Jahreszahlen auf Münzen -
Römische Buchstaben und verschlüsselte Daten


Die „25“ auf dem Glückstädter Halbtaler des dänischen Königs Christian IV. ist als 1625 zu lesen. (Foto: Caspar)

Es hat lange gedauert, bis Jahreszahlen, wie wir sie gewohnt sind, auf Münzen gebräuchlich wurden. Geldstücke der Neuzeit sind, wie die in der Antike und im Mittelalter, häufig nicht oder nur verschlüsselt datiert; dennoch ist es in vielen Fällen möglich, die Entstehungszeit ziemlich genau festzustellen. Dazu liefern Namen von Herrschern und Münzmeistern, Angaben über Ämter und die Länge von Regentschaften wichtige Anhaltspunkte, um die Entstehung einer Münze zeitlich einordnen zu können. Weitere Anhaltspunkte bieten die Herstellungstechnik, der Duktus der Gravur sowie der Münzfuß, in dem das betreffende Geldstück geprägt wurde.
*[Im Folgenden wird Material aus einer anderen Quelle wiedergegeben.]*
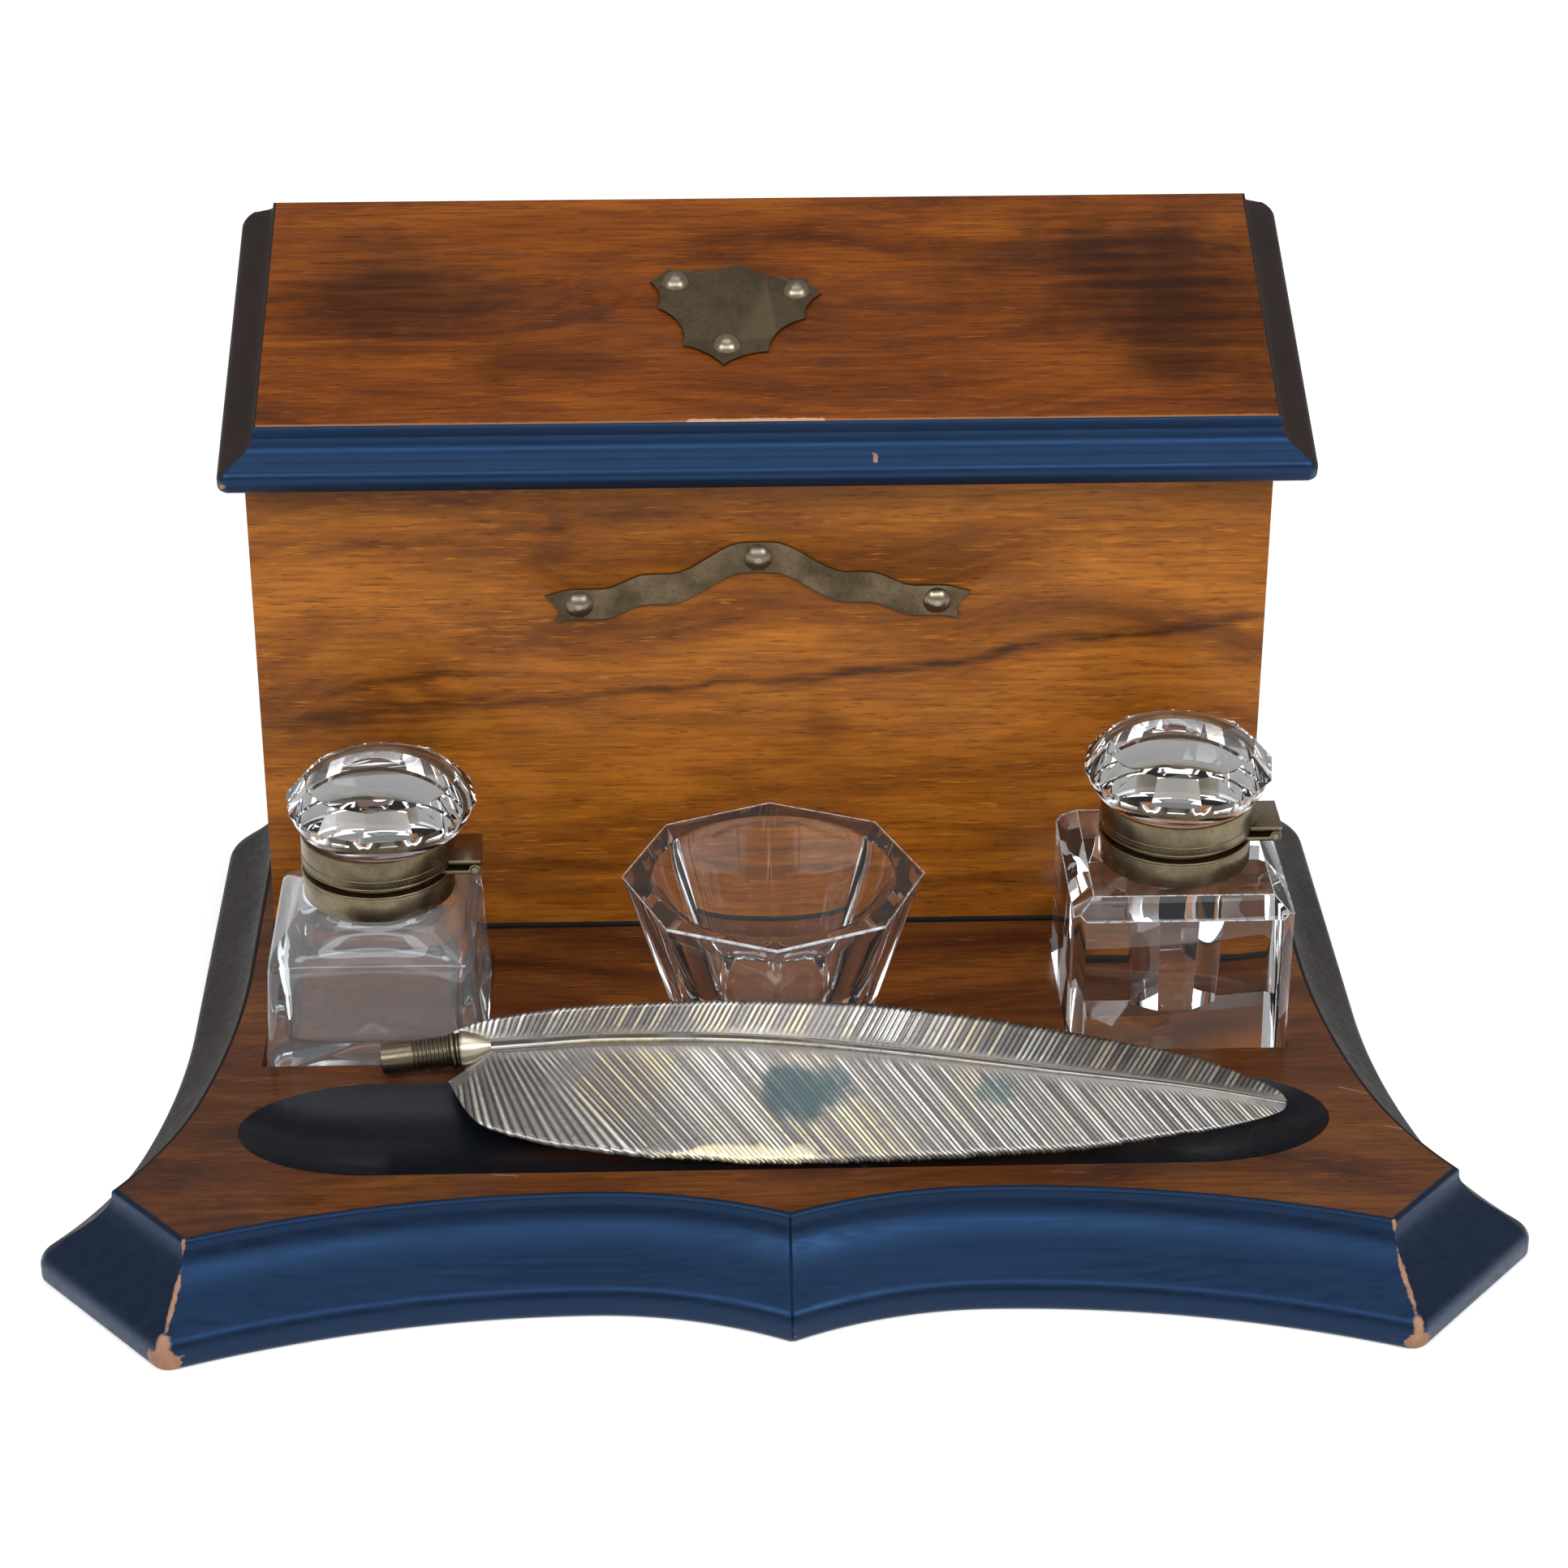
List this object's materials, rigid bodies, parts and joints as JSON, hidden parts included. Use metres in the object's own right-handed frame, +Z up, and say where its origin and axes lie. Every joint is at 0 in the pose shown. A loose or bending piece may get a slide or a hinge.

Während die in römischen Zahlenbuchstaben ausgedrückten Datierungen nach christlichem Kalender auf mittelalterlichen Urkunden einen festen Platz haben, kommen Jahreszahlen auf abendländischen Münzen des Mittelalters lange Zeit überhaupt nicht vor. Die „ewigen Pfennige“ oder auch die prächtigen Brakteaten mit ihren eindrucksvollen Herrscher-, Wappen- und Architekturdarstellungen kamen sehr gut ohne diese für uns heute selbstverständlichen Angaben aus, außerdem kannte man die Regierungszeit der auf den Münzen abgebildeten oder erwähnten Fürsten. Niemand dachte damals daran, dass die exakte Datierung und personelle Zuordnung von Prägestücken aller Art später für Numismatiker und Geschichtsforscher wichtig sein können.

Erst im hohen Mittelalter wurden Jahresangaben modisch. Römischen Ziffern auf einem dänischen Silberdenar von König Waldemar II. dem Sieger werden, obwohl lückenhaft überliefert, als 1248 gelesen und gelten damit als ältestes Beispiel einer solchen Datierung. Die älteste Münzdatierung in Deutschland stammt von 1372 und erscheint als ANNO DOMINI MCCCLXXII auf einem Aachener Groschen. Nach der Tradition beginnen die Angaben links stets mit dem höchsten Wert, in diesem Fall also mit 1000 (M), es folgen die Jahrhunderte C sowie die kleineren Ziffern. Man braucht nicht viel Übung, um die Zahlen lesen zu können.

Im 14. Jahrhundert, als Silbergroschen sowie Goldgulden massenhaft geprägt wurden, wurden Jahreszahlen immer gebräuchlicher meist in Form von römischen Buchstaben, die sich in ihrem Design an gotische Versalien, gelegentlich auch Mönchsschrift genannt, anlehnen. Schaut man sich solche frühen Beispiele an, so erkennt man gewisse Unsicherheiten bei den Stempelschneidern bei der korrekten Wiedergabe der Zahlen in römischen Buchstaben. Häufig waren die Handwerker nicht des Lesens und Schreibens kundig, und so kommen Fehler nicht nur bei Zahlen, sondern auch bei Namen, Titeln und anderen Angaben vor. Ein Groschen aus der Münze zu Frankfurt an der Oder etwa trägt die Jahreszahl MVC, eigentlich zu lesen als 10951). Da es zu jenem Zeitpunkt allerdings noch keine Münzen dieser Art gibt, muß sie etwas anderes bedeuten. Sie ist daher als „tausend fünf hundert“ zu lesen. Jahresangaben in arabischen Ziffern, wie wir sie heute verwenden, kamen im 15. und 16. Jahrhundert in Mode. Man sollte sich nicht täuschen lassen, wenn sie auch mal verstümmelt wurden, indem man aus Platzgründen die Tausender und Hunderter wegließ. Jahresangaben in Zehnern und Einern kommen häufig vor. In Verbindung mit dargestellten Herrschern lassen sie sich aber ohne Schwierigkeiten vervollständigen.
1)(Auch das wäre eigentlich nicht ganz korrekt, denn ein kleineres Zahlzeichen vor ein größeres zu setzen, um es von diesem abzuziehen, war nur bei C, X und I üblich, nicht bei V.)